Duane Esarey is assistant curator of anthropology at the Dickson Mounds Branch of the Illinois State Museum. His research and publications in the last twenty years with the museum span most of the prehistory and early history of Illinois. His most recent interests focus on the state's late prehistoric to early historic archaeological record, French colonial history and archaeology, and the ethnohistory of the Illinois Indians.

Until 2002, Bonnie Laughlin taught global and American history at St. Louis University High School in St. Louis, Missouri. She holds a B. A. from Knox College and is currently pursuing a doctorate in American history at Indiana University. Her research interests include antebellum America, women's history, and nineteenth-century educational history.

Monica Cousins Noraian teaches in the history department at Illinois State University where she is preparing future social science teachers. Among the courses she teaches is The Methods of Teaching History and the Social Sciences. She formerly taught history in the Chicago area at West Chicago High School and Adiai E. Stevenson High School.

Robert E. Warren is a curator of anthropology at the Illinois State Museum. He earned B. A. and M. A. degrees at the University of Nebraska-Lincoln and a Ph. D. at the University of Missouri-Columbia. His research focuses on the cultural and environmental implications of freshwater mussels, changing patterns of prehistoric human settlement, and the ethnohistory and archaeology of the historic Illinois Indians.
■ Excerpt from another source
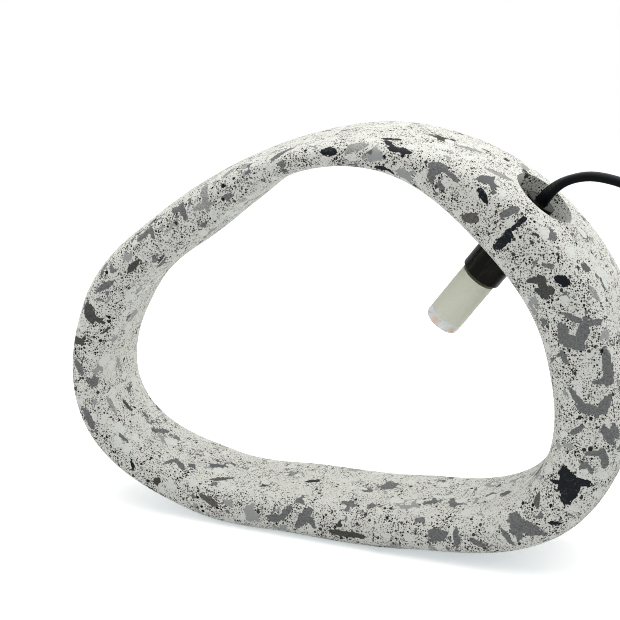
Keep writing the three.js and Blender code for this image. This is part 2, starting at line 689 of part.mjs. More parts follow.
function switchCover() {
  const outer = plate(caseOutline(0), PARTING, SWITCH_HEIGHT);
  const hollow = plate(caseOutline(SWITCH_WALL), PARTING - 1, SWITCH_HEIGHT - SWITCH_WALL);
  const window = block(WINDOW_LENGTH, WINDOW_WIDTH, SWITCH_HEIGHT, 0, 0, SWITCH_HEIGHT);
  const earBottom = ROCKER_PIVOT_HEIGHT - ROCKER_PIN_RADIUS - GAP - SWITCH_WALL;
  const earTop = SWITCH_HEIGHT - SWITCH_WALL / 2;
  const ears = [-1, 1].map((side) => block(
    EAR_LENGTH, EAR_THICKNESS, earTop - earBottom,
    0, side * (WINDOW_WIDTH + EAR_THICKNESS) / 2, (earTop + earBottom) / 2));
  const bosses = COVER_SCREWS.map(([x, y]) => rod(
    COVER_SCREW_RADIUS + GAP + BOSS_WALL, PARTING, SWITCH_HEIGHT - SWITCH_WALL / 2, 16).translate(x, y, 0));
  const screwHoles = COVER_SCREWS.map(([x, y]) => rod(
    COVER_SCREW_RADIUS + GAP, PARTING - 1, PARTING + COVER_SCREW_BITE + GAP, 12).translate(x, y, 0));
  const pinHole = rod(ROCKER_PIN_RADIUS + GAP, -WINDOW_WIDTH, WINDOW_WIDTH, 14)
    .rotateX(-PI / 2)
    .translate(0, 0, ROCKER_PIVOT_HEIGHT);
  const shell = combine(outer, { cut: [hollow, window] });
  return combine(shell, { add: [...ears, ...bosses], cut: [leadEntry(), ...screwHoles, pinHole] });
}

function switchPin() {
  const half = WINDOW_WIDTH / 2 + EAR_THICKNESS;
  return rod(ROCKER_PIN_RADIUS, -half, half, 14).rotateX(-PI / 2).translate(0, 0, ROCKER_PIVOT_HEIGHT);
}

// Drawn about its pivot: two finger faces that meet in a shallow dip, over a hub
function switchRocker() {
  const width = WINDOW_WIDTH - 2 * GAP;
  const under = ROCKER_END_REACH - ROCKER_HUB_RADIUS / 2;
  const wedge = profileBar([
    [-under, -ROCKER_UNDERSIDE], [under, -ROCKER_UNDERSIDE], [ROCKER_END_REACH, ROCKER_END_HEIGHT],
    [ROCKER_END_REACH / 2, (ROCKER_END_HEIGHT + 2 * ROCKER_DIP_HEIGHT) / 3],
    [0, ROCKER_DIP_HEIGHT],
    [-ROCKER_END_REACH / 2, (ROCKER_END_HEIGHT + 2 * ROCKER_DIP_HEIGHT) / 3],
    [-ROCKER_END_REACH, ROCKER_END_HEIGHT],
  ], width);
  const hub = rod(ROCKER_HUB_RADIUS, -width / 2, width / 2, 20).rotateX(-PI / 2);
  const bore = rod(ROCKER_PIN_RADIUS + GAP, -width, width, 14).rotateX(-PI / 2);
  return combine(wedge, { add: [hub], cut: [bore] });
}

// Folded strip that stands on the base's floor and reaches inwards at its top
function contactStrip(side, top, reach) {
  const floor = SWITCH_WALL + GAP;
  const foot = -CONTACT_OUTER + CONTACT_FOOT;
  const inside = -CONTACT_OUTER + CONTACT_STRIP;
  const outline = [
    [-CONTACT_OUTER, floor], [foot, floor], [foot, floor + CONTACT_STRIP],
    [inside, floor + CONTACT_STRIP], [inside, top], [reach, top], [reach, top + CONTACT_STRIP],
    [-CONTACT_OUTER, top + CONTACT_STRIP],
  ];
  return profileBar(outline.map(([x, z]) => [-side * x, z]), CONTACT_WIDTH, CONTACT_AT_Y);
}

function coverScrew([x, y]) {
  const top = PARTING + COVER_SCREW_BITE;
  return turned([
    [0, 0], [COVER_SCREW_HEAD, 0], [COVER_SCREW_HEAD, COVER_SCREW_HEAD_HEIGHT],
    [COVER_SCREW_RADIUS, COVER_SCREW_HEAD_HEIGHT], [COVER_SCREW_RADIUS, top], [0, top],
  ], 12).translate(x, y, 0);
}

function neutralCore() {
  const end = LEAD_STOP - GAP;
  const height = LEAD_IN_SWITCH_HEIGHT;
  return wire([[-end, CORE_SPREAD, height], [end, CORE_SPREAD, height]], CORE_RADIUS, 1);
}

function liveCore(side) {
  const far = LEAD_STOP - GAP;
  const near = CONTACT_OUTER + GAP;
  const height = LEAD_IN_SWITCH_HEIGHT;
  return wire([
    [side * far, -CORE_SPREAD, height], [side * (far - 2), -CORE_SPREAD - 0.1, height - 0.2],
    [side * (near + 3.5), (CONTACT_AT_Y - CORE_SPREAD) / 2, height - 1.2],
    [side * near, CONTACT_AT_Y, height - 1.5],
  ], CORE_RADIUS, 6);
}

// ---------------------------------------------------------------- plug

const PLUG_HEIGHT = PLUG_THICKNESS / 2;
const RELIEF_TIP = LEAD_WIDTH / 2 + GAP + RELIEF_WALL;

// Drawn along +X from the pin face to the end of the strain relief
function plugBody() {
  const half = PLUG_WIDTH / 2;
  const edge = PLUG_THICKNESS / 4;
  const body = plate([
    [0, -half + edge], [0, half - edge], [edge, half], [PLUG_SHOULDER, half],
    [PLUG_LENGTH, RELIEF_ROOT + edge], [PLUG_LENGTH, -RELIEF_ROOT - edge],
    [PLUG_SHOULDER, -half], [edge, -half],
  ], -PLUG_HEIGHT, PLUG_HEIGHT);
  const relief = turned([
    [0, PLUG_LENGTH - 1], [RELIEF_ROOT + 1, PLUG_LENGTH - 1], [RELIEF_ROOT, PLUG_LENGTH + 1],
    [RELIEF_TIP, PLUG_LENGTH + RELIEF_LENGTH], [0, PLUG_LENGTH + RELIEF_LENGTH],
  ], 20).rotateY(PI / 2);
  const leadBore = plate(
    flatOval(LEAD_WIDTH + 2 * GAP, LEAD_THICKNESS + 2 * GAP, true, 5),
    PLUG_LENGTH + RELIEF_LENGTH - LEAD_INSIDE_PLUG - GAP, PLUG_LENGTH + RELIEF_LENGTH + 1).rotateY(PI / 2);
  const pinBores = [-1, 1].map((side) => rod(PLUG_PIN_RADIUS + GAP, -1, PLUG_PIN_ROOT + GAP, 16)
    .rotateY(PI / 2)
    .translate(0, side * PLUG_PIN_PITCH / 2, 0));
  return combine(body, { add: [relief], cut: [leadBore, ...pinBores] });
}

const LEAD_INSIDE_PLUG = PLUG_AT[0] + RELIEF_LENGTH - TAIL_ROUTE.at(-1)[0];
const PIN_CORE_RADIUS = PLUG_PIN_RADIUS - PLUG_SLEEVE_WALL - GAP;

function plugPin(side) {
  const bareEnd = -PLUG_SLEEVE_LENGTH - GAP;
  const root = PLUG_PIN_ROOT - GAP;
  return turned([
    [0, -PLUG_PIN_LENGTH], [PLUG_PIN_RADIUS - PLUG_PIN_CHAMFER, -PLUG_PIN_LENGTH],
    [PLUG_PIN_RADIUS, -PLUG_PIN_LENGTH + PLUG_PIN_CHAMFER], [PLUG_PIN_RADIUS, bareEnd],
    [PIN_CORE_RADIUS, bareEnd], [PIN_CORE_RADIUS, root], [0, root],
  ], 16).rotateY(PI / 2).translate(0, side * PLUG_PIN_PITCH / 2, 0);
}

function plugSleeve(side) {
  const bore = PIN_CORE_RADIUS + GAP;
  return turned([
    [bore, -PLUG_SLEEVE_LENGTH], [PLUG_PIN_RADIUS, -PLUG_SLEEVE_LENGTH], [PLUG_PIN_RADIUS, PLUG_PIN_ROOT],
    [bore, PLUG_PIN_ROOT],
  ], 16).rotateY(PI / 2).translate(0, side * PLUG_PIN_PITCH / 2, 0);
}

// ---------------------------------------------------------------- assembly

const finishes = {
  terrazzo: ['#bcbdb6', 0.8, 0],
  silicone: ['#c9cac6', 0.6, 0],
  blackPlastic: ['#141414', 0.3, 0],
  blackCable: ['#161718', 0.5, 0],
  steatite: ['#e6e1d6', 0.6, 0],
  brass: ['#c8a24e', 0.35, 1],
  zinc: ['#b9bcc0', 0.35, 1],
  nickel: ['#c9ccd0', 0.25, 1],
  clear: ['#e8eef2', 0.1, 0],
  paleBody: ['#b4b8a6', 0.6, 0],
  olive: ['#4a4a36', 0.5, 0],
  whiteBoard: ['#e4eaee', 0.5, 0],
  phosphor: ['#e6bf8d', 0.5, 0],
  greenBoard: ['#2f6b48', 0.5, 0],
  brownCore: ['#6b3f22', 0.5, 0],
  blueCore: ['#2c4f96', 0.5, 0],
};

function place(group, name, geometry, finish) {
  const [color, roughness, metalness] = finishes[finish];
  const material = new THREE.MeshStandardMaterial({ color, roughness, metalness });
  const mesh = new THREE.Mesh(welded(geometry), material);
  mesh.name = name;
  group.add(mesh);
  return mesh;
}

function placePair(group, name, make, finish) {
  place(group, `${name}_1`, make(-1), finish);
  place(group, `${name}_2`, make(1), finish);
}

const lamp = new THREE.Group();

place(lamp, 'stone_loop', stoneLoop(), 'terrazzo');
PAD_PLACES.forEach((spot, i) => place(lamp, `foot_pad_${i + 1}`, footPad(spot), 'silicone'));

place(holder, 'holder_shell', holderShell(), 'blackPlastic');
place(holder, 'socket_insert', socketInsert(), 'steatite');
placePair(holder, 'contact_clip', contactClip, 'brass');
placePair(holder, 'insert_screw', insertScrew, 'zinc');
place(holder, 'thread_washer', threadWasher(), 'zinc');
place(holder, 'thread_nut', threadNut(), 'zinc');
place(holder, 'cord_grip', cordGrip(), 'blackPlastic');
place(holder, 'grip_screw', gripScrew(), 'zinc');
place(holder, 'holder_core_live', holderCore(-1), 'brownCore');
place(holder, 'holder_core_neutral', holderCore(1), 'blueCore');

place(holder, 'bulb_base', bulbBase(), 'olive');
placePair(holder, 'bulb_pin', bulbPin, 'nickel');
placePair(holder, 'bulb_wire', bulbWire, 'nickel');
place(holder, 'bulb_cover', bulbCover(), 'clear');
place(holder, 'bulb_body', bulbBody(), 'paleBody');
place(holder, 'led_board', ledBoard(), 'whiteBoard');
for (let i = 0; i < LED_COUNT; i += 1) place(holder, `led_chip_${i + 1}`, ledChip(i), 'phosphor');
place(holder, 'driver_board', driverBoard(), 'greenBoard');
place(holder, 'driver_capacitor', driverCapacitor(), 'blackPlastic');
place(holder, 'driver_chip', driverChip(), 'blackPlastic');
lamp.add(holder);

place(lamp, 'lead_upper', leadTube(LEAD_ROUTE, LEAD_TWIST_LENGTH), 'blackCable');
place(lamp, 'lead_link', leadTube(LINK_ROUTE), 'blackCable');
place(lamp, 'lead_coil', leadCoil(), 'blackCable');
place(lamp, 'lead_tail', leadTube(TAIL_ROUTE), 'blackCable');

const inlineSwitch = new THREE.Group();
inlineSwitch.position.set(...SWITCH_AT, 0);
place(inlineSwitch, 'switch_base', switchBase(), 'blackPlastic');
place(inlineSwitch, 'switch_cover', switchCover(), 'blackPlastic');
place(inlineSwitch, 'switch_pin', switchPin(), 'zinc');
place(inlineSwitch, 'switch_leaf', contactStrip(1, LEAF_HEIGHT, LEAF_END), 'brass');
place(inlineSwitch, 'switch_anvil', contactStrip(-1, ANVIL_HEIGHT, -ANVIL_END), 'brass');
COVER_SCREWS.forEach((spot, i) => place(inlineSwitch, `case_screw_${i + 1}`, coverScrew(spot), 'zinc'));
place(inlineSwitch, 'switch_core_neutral', neutralCore(), 'blueCore');
placePair(inlineSwitch, 'switch_core_live', liveCore, 'brownCore');
const rockerPivot = new THREE.Group();
rockerPivot.position.z = ROCKER_PIVOT_HEIGHT;
rockerPivot.rotation.y = radians(ROCKER_TILT);
place(rockerPivot, 'switch_rocker', switchRocker(), 'blackPlastic');
inlineSwitch.add(rockerPivot);
lamp.add(inlineSwitch);

const plug = new THREE.Group();
plug.position.set(PLUG_AT[0] - PLUG_LENGTH, PLUG_AT[1], PLUG_HEIGHT);
place(plug, 'plug_body', plugBody(), 'blackPlastic');
placePair(plug, 'plug_pin', plugPin, 'nickel');
placePair(plug, 'plug_sleeve', plugSleeve, 'blackPlastic');
lamp.add(plug);

export default lamp;
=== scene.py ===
"""Table lamp without a shade: a standing loop of cast terrazzo, drilled for an LED capsule in a
black holder, with a flat black lead, an in-line rocker switch and a two-pin plug.

Pieces are modelled in millimetres and made metres when they are finished."""
import json
import math

import bmesh
import bpy
from bpy.props import FloatProperty, FloatVectorProperty, IntProperty, PointerProperty
from mathutils import Matrix, Vector


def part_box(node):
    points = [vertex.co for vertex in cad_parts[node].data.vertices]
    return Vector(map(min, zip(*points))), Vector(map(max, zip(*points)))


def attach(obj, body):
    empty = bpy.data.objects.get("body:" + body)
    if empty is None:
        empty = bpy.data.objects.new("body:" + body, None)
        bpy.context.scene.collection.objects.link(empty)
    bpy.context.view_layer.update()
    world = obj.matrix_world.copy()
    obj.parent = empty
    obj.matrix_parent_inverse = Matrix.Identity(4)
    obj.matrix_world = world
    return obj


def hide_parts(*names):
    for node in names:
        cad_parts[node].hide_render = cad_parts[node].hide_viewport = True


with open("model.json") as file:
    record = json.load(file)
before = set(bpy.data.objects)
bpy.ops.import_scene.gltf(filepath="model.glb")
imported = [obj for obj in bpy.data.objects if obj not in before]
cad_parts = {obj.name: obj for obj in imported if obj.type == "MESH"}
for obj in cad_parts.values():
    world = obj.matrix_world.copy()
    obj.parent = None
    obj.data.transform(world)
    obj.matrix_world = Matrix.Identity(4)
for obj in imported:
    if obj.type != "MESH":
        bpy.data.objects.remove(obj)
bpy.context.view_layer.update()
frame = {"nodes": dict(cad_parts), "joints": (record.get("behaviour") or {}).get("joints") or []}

bl_info = {
    "name": "Terrazzo Loop Lamp",
    "version": (1, 0, 0),
    "blender": (4, 5, 0),
    "location": "3D View > Sidebar > Lamp",
    "description": "Builds a drilled terrazzo loop lamp with its capsule, lead, switch and plug",
    "category": "Add Mesh",
}

MILLIMETRE = 0.001
TO_METRES = Matrix.Scale(MILLIMETRE, 4)
FULL_TURN = 2 * math.pi


def box_mm(node):
    """Lowest and highest corner of a CAD node, in millimetres"""
    low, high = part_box(node)
    return low / MILLIMETRE, high / MILLIMETRE


def middle_mm(node):
    low, high = box_mm(node)
    return (low + high) / 2


# ------------------------------------------------------------------ places taken from the frame

PULL = next(joint for joint in frame["joints"] if joint["child"] == "capsule")
OUTWARDS = -Vector(PULL["axis"]).normalized()
CAPSULE_BODY_PLACE = -39.9  # middle of the capsule's body on the drilled axis
DRILLED_AT = middle_mm("bulb_body") - OUTWARDS * CAPSULE_BODY_PLACE
DRILLED = Matrix.Translation(DRILLED_AT) @ Matrix.Rotation(
    math.atan2(OUTWARDS.x, OUTWARDS.z), 4, "Y")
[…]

Sara L. Werckle holds a B.S. in education from Rockford College, an M. A. in English from Northern Illinois University, an M. A. in history from Northern Illinois University, and is a Ph. D. candidate in history at Northern Illinois University. She has an informal interest in Illinois archaeology and teaches at Oregon High School, Oregon, Illinois.

Michael Wiant, Ph.D., guest editor of this volume, is the interim director at the Dickson Mounds Branch of the Illinois State Museum. For more than thirty years he has explored Illinois' past, with particular attention to the development of Native American culture. Trained at Illinois State and Northwestern universities and a member of the museum's staff for nearly twenty years, Wiant has been involved in the discovery, excavation, and analysis of archaeological sites throughout Illinois. Among especially noteworthy projects are the Koster and Napoleon Hollow site excavations. He was a member of the team that prepared the Native American module of MuseumLink available on the Illinois State Museum's web site (http://www.museum.state.il.us).
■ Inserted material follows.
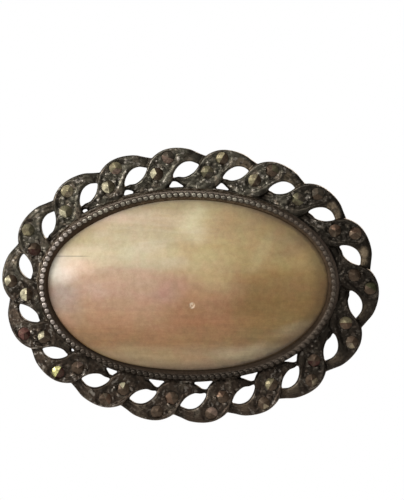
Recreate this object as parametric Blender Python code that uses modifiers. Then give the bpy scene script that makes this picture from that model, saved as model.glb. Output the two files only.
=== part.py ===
"""Oval brooch: a mother-of-pearl cabochon in a rub-over bezel, inside a cast openwork border.

The border is a rope of eighteen leaves. Each leaf starts as a thin root beside the bezel, swells into a
leaning body that carries two rose-cut marcasites, and ends in a tail that tucks under the next leaf.
A pin stem swings on a rivet behind the back plate and is held by a rolling safety catch.

The brooch is drawn face up, in its own flat frame: +X to the right, +Y up, +Z towards the viewer, with
the back of the setting at z = 0. One empty, brooch_frame, stands it upright, so in the world +Z is up,
the face looks along -Y and the garment is on the +Y side. The origin is the centre of the back.
"""

import math

import bmesh
import bpy
from mathutils import Matrix, Vector

# ---------------------------------------------------------------- driving dimensions (metres)
MM = 0.001
GAP = 0.04 * MM                      # joint line between pieces that are soldered or set together

# visible oval of the pearl: every ring around it is measured outwards from this edge
PEARL_HALF_WIDTH = 16.58 * MM
PEARL_HALF_HEIGHT = 10.09 * MM
PEARL_UNDER_LIP = 0.46 * MM          # how far the pearl's girdle runs on under the bezel's lip
PEARL_BASE = 1.28 * MM               # heights above the back of the setting
PEARL_GIRDLE_TOP = 1.85 * MM
PEARL_TOP = 3.90 * MM

PLATE_THICKNESS = 0.60 * MM
BEARER_HEIGHT = 0.60 * MM
BEARER_REACH = 0.90 * MM             # how far the bearer runs in under the pearl
BEZEL_OUTER = 1.22 * MM              # outer face of the bezel wall, from the pearl's edge
BEZEL_INNER = 0.50 * MM
SETTING_SHIFT = (-0.33 * MM, 0.08 * MM)    # the hand-made setting sits off the rope's middle
RAIL_WIDTH = 0.26 * MM               # smooth inner rail of the border
RAIL_HEIGHT = 1.45 * MM
RAIL_CHAMFER = 0.12 * MM
BEZEL_BAND = (0.64 * MM, 1.08 * MM, 2.55 * MM)    # raised band for the milled edge: from, to, height
BEZEL_WALL_TOP = 2.25 * MM              # where the wall's outer face starts to slope to the band
BEZEL_LIP_TOP = 2.24 * MM               # the lip's edge on the pearl: its upper and lower corner
BEZEL_LIP_UNDER = (0.02 * MM, 2.12 * MM)
BEZEL_SHOULDER = 2.02 * MM              # underside of the lip where it meets the wall

# the rope border runs along its own oval, the line through the middle of its openings
ROPE_HALF_WIDTH = 19.88 * MM
ROPE_HALF_HEIGHT = 13.83 * MM
LEAF_COUNT = 18
LEAF_SECTIONS = 18
LEAF_SINK = 0.15 * MM                   # how far a leaf is made below the back before trimming
CLOSED_GAPS = (1, 2, 3, 4, 5, 12, 13, 14)    # small openings by the rail that the casting closed
WEB_PLACE = (0.70, -1.90)               # middle of such a web: pitches on from its leaf, mm out
WEB_HALF_SIZE = (1.35 * MM, 0.55 * MM)
WEB_HEIGHT = 1.05 * MM
# Hand-made rope: how far each leaf strays clockwise from its even place, in pitches.
LEAF_DRIFT = (0.03, 0.01, -0.03, -0.03, -0.02, 0.0, 0.02, 0.02, 0.04,
              0.07, 0.08, 0.10, 0.04, 0.0, -0.04, -0.03, -0.02, 0.0)

# One leaf, as stations from root to tail. Each is (outer flank, inner flank, crown height), a flank
# being (pitches along the rope, mm out from the rope's oval) and the crown in mm above the back.
LEAF_STATIONS = (
    ((-0.42, -0.98), (-0.45, -1.36), 0.70),   # root, buried in the leaf before
    ((-0.28, -0.86), (-0.33, -1.44), 0.85),
    ((-0.15, -0.92), (-0.17, -2.02), 1.10),   # bridge between the two openings
    ((0.00, -0.52), (0.06, -2.36), 1.38),
    ((0.10, 0.12), (0.42, -2.32), 1.52),      # broad foot on the rail
    ((0.21, 1.30), (0.60, -1.50), 1.58),
    ((0.34, 2.00), (0.65, -0.50), 1.62),      # body
    ((0.52, 2.48), (0.74, 0.27), 1.62),
    ((0.73, 2.60), (0.86, 0.80), 1.48),
    ((0.97, 2.40), (1.00, 0.93), 1.25),       # tail over the opening
    ((1.15, 1.95), (1.12, 0.70), 1.02),
    ((1.30, 1.62), (1.22, 0.50), 0.80),       # tip, buried in the leaf after
)
FLANK_HEIGHT = 0.78                  # height of a leaf's edge, as a share of its crown
SHOULDER = 0.20                      # width of the slope from edge to crown, as a share of the leaf

# rose-cut marcasites: (pitches along the rope, mm out from its oval)
STONE_PLACES = ((0.31, -0.30), (0.57, 1.50))
STONE_RADIUS = 0.78 * MM
STONE_HEIGHT = 0.85 * MM
STONE_GIRDLE = 0.25 * MM             # lowest point of a facet above the stone's flat base
STONE_BASE = 0.88 * MM
STONE_FACETS = 6
STONE_SKIRT = 0.3 * MM                  # how far the facets run on below the base before the cut

# findings on the back: z runs down from the plate, towards the garment
PIN_LINE = 4.0 * MM                  # height of the pin above the brooch's centre
PIN_DEPTH = 2.2 * MM                 # pin axis behind the back plate
PIN_RADIUS = 0.45 * MM
PIN_POINT = 5.0 * MM                 # length of the ground point
PIN_TIP_X = 16.5 * MM
PIN_TIP_RADIUS = 0.10 * MM
PIN_TIP_ROUNDING = 0.15 * MM
PIN_SHOULDER_RADIUS = 0.72 * PIN_RADIUS # halfway along the ground point
EYE_RADIUS = 0.95 * MM
EYE_THICKNESS = 1.0 * MM
EYE_BORE = 0.45 * MM
HINGE_X = -13.8 * MM
RIVET_RADIUS = 0.40 * MM
RIVET_HEAD_RADIUS = 0.66 * MM
RIVET_HEAD = 0.28 * MM
RIVET_HEAD_EDGE = 0.10 * MM
RIVET_HEAD_FLAT = 0.7 * RIVET_HEAD_RADIUS
EAR_THICKNESS = 0.60 * MM
EAR_HOLE = 0.43 * MM
FOOT_THICKNESS = 0.50 * MM
JOINT_FOOT = (2.8 * MM, 3.6 * MM)
JOINT_EAR_ROOT = 1.25 * MM              # half width of an ear where it meets the foot
JOINT_EAR_SINK = 0.30 * MM              # depth of the ears' roots below the back
CATCH_FOOT = (2.6 * MM, 3.9 * MM)
CATCH_NECK = (1.9 * MM, 0.75 * MM)      # height and depth of the block between foot and housing
CATCH_NECK_DEPTH = 0.70 * MM            # its centre below the back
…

Joyce A. Williams holds an M. S. and two B. S. degrees—one in anthropology and one in education—from Southern Illinois University at Edwardsville (SIUE). She was born and raised in Glen Carbon, Illinois. She is a retired professional archaeologist who has conducted field work and authored reports and articles, and she directed teacher field schools at the Cahokia Mounds Historic Site and the University of Illinois at Urbana-Champaign. She taught elementary school prior to her archaeological work, and reviewed projects for archaeological impacts for the Illinois state historic preservation office, where she compiled a bibliography for teachers on archaeology. She is currently director of the Glen Carbon Heritage Museum in the Village of Glen Carbon and serves on the board of directors of the Illinois Association of Museums.